Jane Britton was what you would call an extroverted recluse. When she was engaged, she was all in socially, but when she disappeared, people left her alone. As an archeology student, Jane went on summer digs, which she documented in a journal. She corresponded with family and friends via letters, exposing the whims of her emotions, either soaring or in the depths of despair. Her close friends were primarily neighbors and fellow archeology students, two of whom found her body the morning she failed to show up for general exams. One friend remembers, “Jane was not universally beloved; I’ll just put it that way. I think an awful lot of people were scared of Jane – that more so than disliking her. It was hard to dislike anybody that fascinating, but it’s easy to be scared of her.”

Becky begins by questioning those associated with the investigation decades before. She walks the Harvard halls frequented by Jane, attends the same professor’s classes, follows message boards, and reaches out to local police officers who worked the case. The deeper she goes, the more she begins to understand Jane, identifying parallels between herself and the dead stranger. The investigation consumes Becky’s life for a decade and becomes her only focus. 
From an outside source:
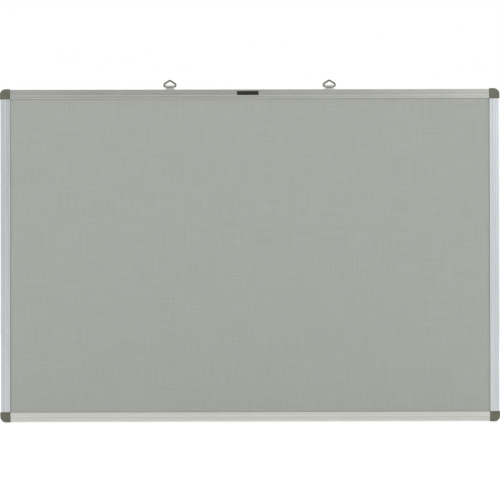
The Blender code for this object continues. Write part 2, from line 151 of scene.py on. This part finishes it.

The short chapters switch from various perspectives, some from Becky’s investigation, some from Jane’s life, and others from witness accounts before and after the incident. While there is a lot of he said/she said, Becky’s narrative pacing and explanations throughout provide clarity and meaningful analysis. The tension from Becky’s confrontations with suspects balances the 1969 day-to-day accounts from multiple perspectives. The novel is quite large, and Cooper seems to have included every tidbit from the investigation, even clarifying when she’s summarizing clues that went nowhere. Some of the details feel repetitive, but I think she tried to mimic her investigation for readers to try and decipher the mystery for themselves. The novel does conclude with a closed case, along with Cooper’s thoughts and concerns with the results. This is Cooper’s first novel and was cited on many best books of 2020 lists.

“Some people are naturally predators and others are natural victims and we fall somewhere in between, not having the guts to be the first nor the humility of the second.”